Reproduce the records exactly.

=====

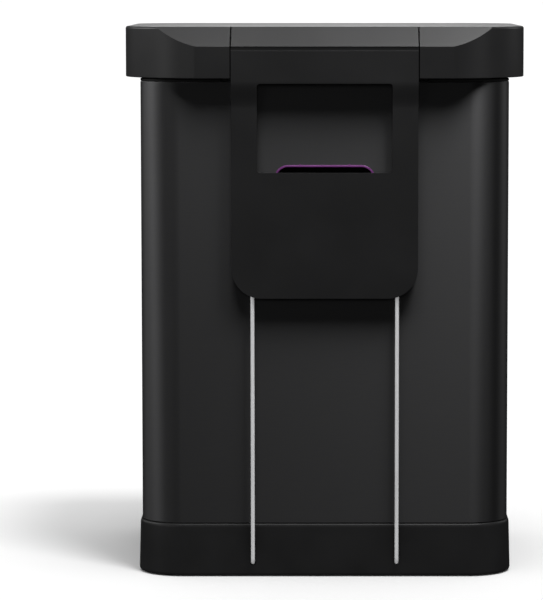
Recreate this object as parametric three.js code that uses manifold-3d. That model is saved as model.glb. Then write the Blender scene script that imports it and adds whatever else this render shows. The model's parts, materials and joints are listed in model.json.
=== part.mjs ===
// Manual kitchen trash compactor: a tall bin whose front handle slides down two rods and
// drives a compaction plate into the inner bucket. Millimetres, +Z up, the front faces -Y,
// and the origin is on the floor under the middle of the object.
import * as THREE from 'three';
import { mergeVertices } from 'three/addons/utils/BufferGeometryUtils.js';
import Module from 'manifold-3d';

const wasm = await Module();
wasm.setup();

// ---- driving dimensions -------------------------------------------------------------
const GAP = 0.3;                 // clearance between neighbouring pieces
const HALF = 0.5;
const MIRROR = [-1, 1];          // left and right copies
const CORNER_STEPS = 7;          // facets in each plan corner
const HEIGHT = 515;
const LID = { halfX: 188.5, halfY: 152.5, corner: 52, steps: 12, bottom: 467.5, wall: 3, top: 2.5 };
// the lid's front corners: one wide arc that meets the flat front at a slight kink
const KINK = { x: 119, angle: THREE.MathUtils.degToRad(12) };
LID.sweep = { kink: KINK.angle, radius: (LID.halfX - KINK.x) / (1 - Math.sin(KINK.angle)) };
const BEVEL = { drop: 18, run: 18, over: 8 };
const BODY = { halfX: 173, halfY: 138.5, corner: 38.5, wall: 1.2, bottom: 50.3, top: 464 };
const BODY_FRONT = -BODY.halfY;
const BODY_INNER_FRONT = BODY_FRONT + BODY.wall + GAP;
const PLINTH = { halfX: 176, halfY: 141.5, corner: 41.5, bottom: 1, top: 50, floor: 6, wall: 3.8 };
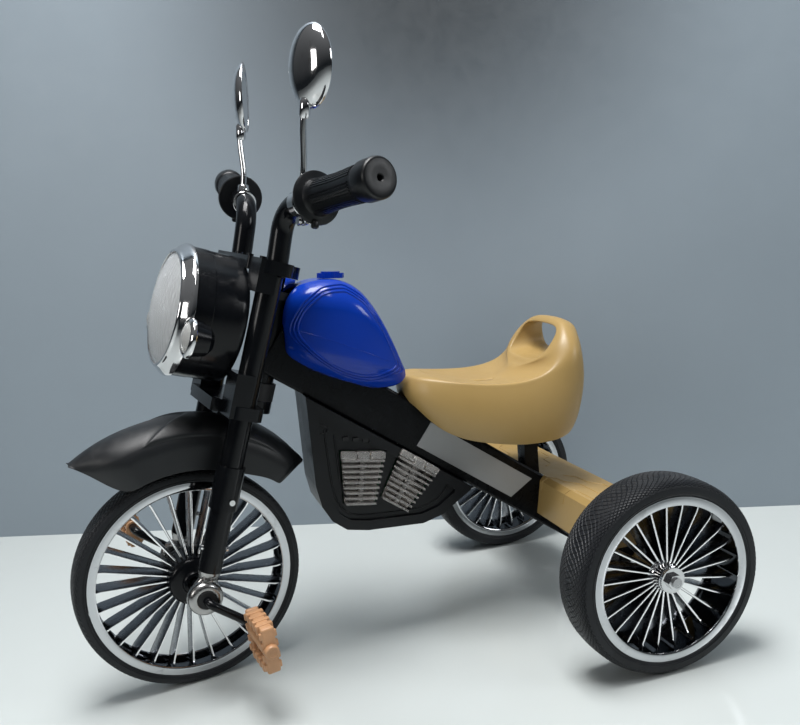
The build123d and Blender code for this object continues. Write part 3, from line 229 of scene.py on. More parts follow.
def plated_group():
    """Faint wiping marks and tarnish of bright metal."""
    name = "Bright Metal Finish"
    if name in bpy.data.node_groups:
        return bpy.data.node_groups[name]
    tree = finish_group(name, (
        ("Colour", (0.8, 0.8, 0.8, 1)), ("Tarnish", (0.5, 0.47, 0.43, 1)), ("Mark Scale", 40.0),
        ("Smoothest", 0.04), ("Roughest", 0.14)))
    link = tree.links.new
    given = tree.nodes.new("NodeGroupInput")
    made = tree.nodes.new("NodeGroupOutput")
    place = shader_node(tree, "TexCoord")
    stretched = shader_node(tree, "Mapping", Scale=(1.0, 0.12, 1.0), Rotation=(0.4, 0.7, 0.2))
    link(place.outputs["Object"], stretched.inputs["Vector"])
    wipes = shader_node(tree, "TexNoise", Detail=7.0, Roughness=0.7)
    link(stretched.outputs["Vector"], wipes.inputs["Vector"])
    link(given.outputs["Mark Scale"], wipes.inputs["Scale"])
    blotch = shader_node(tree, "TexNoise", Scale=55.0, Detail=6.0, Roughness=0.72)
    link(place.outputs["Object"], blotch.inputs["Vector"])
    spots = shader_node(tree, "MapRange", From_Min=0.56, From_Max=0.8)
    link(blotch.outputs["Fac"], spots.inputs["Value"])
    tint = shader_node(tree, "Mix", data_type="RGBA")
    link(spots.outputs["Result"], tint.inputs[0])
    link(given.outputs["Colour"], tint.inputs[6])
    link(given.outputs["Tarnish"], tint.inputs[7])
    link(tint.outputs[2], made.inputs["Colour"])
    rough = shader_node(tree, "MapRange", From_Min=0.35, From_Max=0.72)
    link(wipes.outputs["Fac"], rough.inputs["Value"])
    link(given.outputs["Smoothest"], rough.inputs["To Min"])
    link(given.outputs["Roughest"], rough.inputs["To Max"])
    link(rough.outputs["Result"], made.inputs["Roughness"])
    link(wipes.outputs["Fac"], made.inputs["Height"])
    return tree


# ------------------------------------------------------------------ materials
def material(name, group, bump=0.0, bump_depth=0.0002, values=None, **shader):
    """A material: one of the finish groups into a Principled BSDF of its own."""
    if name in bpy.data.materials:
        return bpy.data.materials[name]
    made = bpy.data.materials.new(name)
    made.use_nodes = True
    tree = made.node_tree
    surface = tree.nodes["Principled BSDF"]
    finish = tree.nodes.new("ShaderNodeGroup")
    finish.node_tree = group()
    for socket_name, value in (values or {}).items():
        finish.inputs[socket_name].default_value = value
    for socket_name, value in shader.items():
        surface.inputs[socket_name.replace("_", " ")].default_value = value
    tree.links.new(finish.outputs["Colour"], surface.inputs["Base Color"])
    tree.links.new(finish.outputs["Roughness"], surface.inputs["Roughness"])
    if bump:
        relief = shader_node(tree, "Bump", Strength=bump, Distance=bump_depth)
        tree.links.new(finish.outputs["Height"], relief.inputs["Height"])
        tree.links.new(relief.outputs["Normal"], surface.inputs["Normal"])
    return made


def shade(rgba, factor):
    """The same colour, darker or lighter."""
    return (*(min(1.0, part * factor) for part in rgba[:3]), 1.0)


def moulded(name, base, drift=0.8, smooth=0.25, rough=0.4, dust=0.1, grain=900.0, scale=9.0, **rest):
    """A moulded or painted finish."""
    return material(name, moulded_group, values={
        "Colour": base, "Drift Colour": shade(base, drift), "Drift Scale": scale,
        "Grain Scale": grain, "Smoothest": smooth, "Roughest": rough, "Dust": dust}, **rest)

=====

> [SOLUTION FOR THIS TASK]:
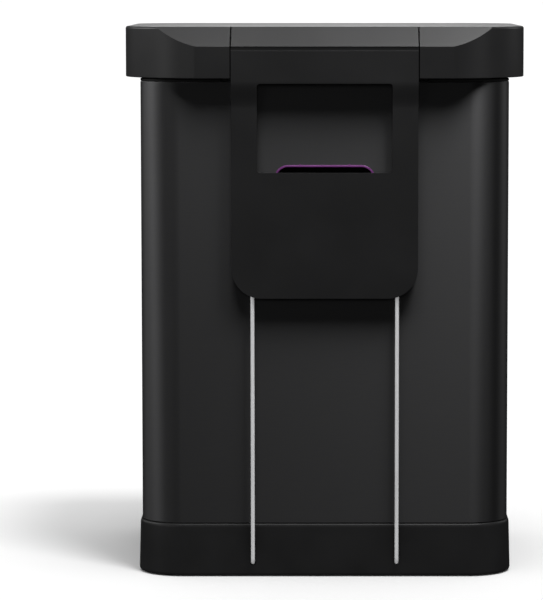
Recreate this object as parametric three.js code that uses manifold-3d. That model is saved as model.glb. Then write the Blender scene script that imports it and adds whatever else this render shows. The model's parts, materials and joints are listed in model.json.
=== part.mjs ===
// Manual kitchen trash compactor: a tall bin whose front handle slides down two rods and
// drives a compaction plate into the inner bucket. Millimetres, +Z up, the front faces -Y,
// and the origin is on the floor under the middle of the object.
import * as THREE from 'three';
import { mergeVertices } from 'three/addons/utils/BufferGeometryUtils.js';
import Module from 'manifold-3d';

const wasm = await Module();
wasm.setup();

// ---- driving dimensions -------------------------------------------------------------
const GAP = 0.3;                 // clearance between neighbouring pieces
const HALF = 0.5;
const MIRROR = [-1, 1];          // left and right copies
const CORNER_STEPS = 7;          // facets in each plan corner
const HEIGHT = 515;
const LID = { halfX: 188.5, halfY: 152.5, corner: 52, steps: 12, bottom: 467.5, wall: 3, top: 2.5 };
// the lid's front corners: one wide arc that meets the flat front at a slight kink
const KINK = { x: 119, angle: THREE.MathUtils.degToRad(12) };
LID.sweep = { kink: KINK.angle, radius: (LID.halfX - KINK.x) / (1 - Math.sin(KINK.angle)) };
const BEVEL = { drop: 18, run: 18, over: 8 };
const BODY = { halfX: 173, halfY: 138.5, corner: 38.5, wall: 1.2, bottom: 50.3, top: 464 };
const BODY_FRONT = -BODY.halfY;
const BODY_INNER_FRONT = BODY_FRONT + BODY.wall + GAP;
const PLINTH = { halfX: 176, halfY: 141.5, corner: 41.5, bottom: 1, top: 50, floor: 6, wall: 3.8 };
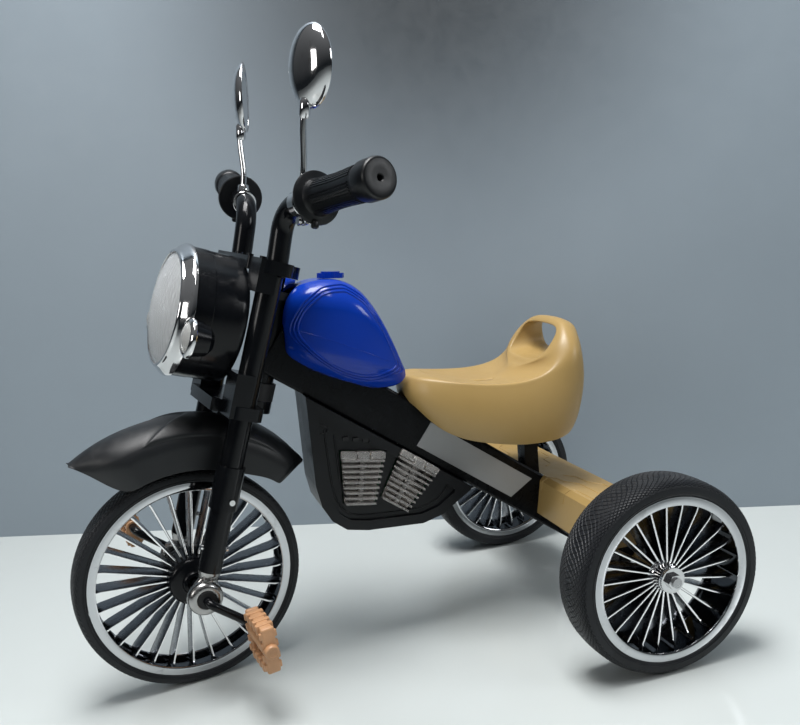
The build123d and Blender code for this object continues. Write part 3, from line 229 of scene.py on. More parts follow.
def plated_group():
    """Faint wiping marks and tarnish of bright metal."""
    name = "Bright Metal Finish"
    if name in bpy.data.node_groups:
        return bpy.data.node_groups[name]
    tree = finish_group(name, (
        ("Colour", (0.8, 0.8, 0.8, 1)), ("Tarnish", (0.5, 0.47, 0.43, 1)), ("Mark Scale", 40.0),
        ("Smoothest", 0.04), ("Roughest", 0.14)))
    link = tree.links.new
    given = tree.nodes.new("NodeGroupInput")
    made = tree.nodes.new("NodeGroupOutput")
    place = shader_node(tree, "TexCoord")
    stretched = shader_node(tree, "Mapping", Scale=(1.0, 0.12, 1.0), Rotation=(0.4, 0.7, 0.2))
    link(place.outputs["Object"], stretched.inputs["Vector"])
    wipes = shader_node(tree, "TexNoise", Detail=7.0, Roughness=0.7)
    link(stretched.outputs["Vector"], wipes.inputs["Vector"])
    link(given.outputs["Mark Scale"], wipes.inputs["Scale"])
    blotch = shader_node(tree, "TexNoise", Scale=55.0, Detail=6.0, Roughness=0.72)
    link(place.outputs["Object"], blotch.inputs["Vector"])
    spots = shader_node(tree, "MapRange", From_Min=0.56, From_Max=0.8)
    link(blotch.outputs["Fac"], spots.inputs["Value"])
    tint = shader_node(tree, "Mix", data_type="RGBA")
    link(spots.outputs["Result"], tint.inputs[0])
    link(given.outputs["Colour"], tint.inputs[6])
    link(given.outputs["Tarnish"], tint.inputs[7])
    link(tint.outputs[2], made.inputs["Colour"])
    rough = shader_node(tree, "MapRange", From_Min=0.35, From_Max=0.72)
    link(wipes.outputs["Fac"], rough.inputs["Value"])
    link(given.outputs["Smoothest"], rough.inputs["To Min"])
    link(given.outputs["Roughest"], rough.inputs["To Max"])
    link(rough.outputs["Result"], made.inputs["Roughness"])
    link(wipes.outputs["Fac"], made.inputs["Height"])
    return tree


# ------------------------------------------------------------------ materials
def material(name, group, bump=0.0, bump_depth=0.0002, values=None, **shader):
    """A material: one of the finish groups into a Principled BSDF of its own."""
    if name in bpy.data.materials:
        return bpy.data.materials[name]
    made = bpy.data.materials.new(name)
    made.use_nodes = True
    tree = made.node_tree
    surface = tree.nodes["Principled BSDF"]
    finish = tree.nodes.new("ShaderNodeGroup")
    finish.node_tree = group()
    for socket_name, value in (values or {}).items():
        finish.inputs[socket_name].default_value = value
    for socket_name, value in shader.items():
        surface.inputs[socket_name.replace("_", " ")].default_value = value
    tree.links.new(finish.outputs["Colour"], surface.inputs["Base Color"])
    tree.links.new(finish.outputs["Roughness"], surface.inputs["Roughness"])
    if bump:
        relief = shader_node(tree, "Bump", Strength=bump, Distance=bump_depth)
        tree.links.new(finish.outputs["Height"], relief.inputs["Height"])
        tree.links.new(relief.outputs["Normal"], surface.inputs["Normal"])
    return made


def shade(rgba, factor):
    """The same colour, darker or lighter."""
    return (*(min(1.0, part * factor) for part in rgba[:3]), 1.0)


def moulded(name, base, drift=0.8, smooth=0.25, rough=0.4, dust=0.1, grain=900.0, scale=9.0, **rest):
    """A moulded or painted finish."""
    return material(name, moulded_group, values={
        "Colour": base, "Drift Colour": shade(base, drift), "Drift Scale": scale,
        "Grain Scale": grain, "Smoothest": smooth, "Roughest": rough, "Dust": dust}, **rest)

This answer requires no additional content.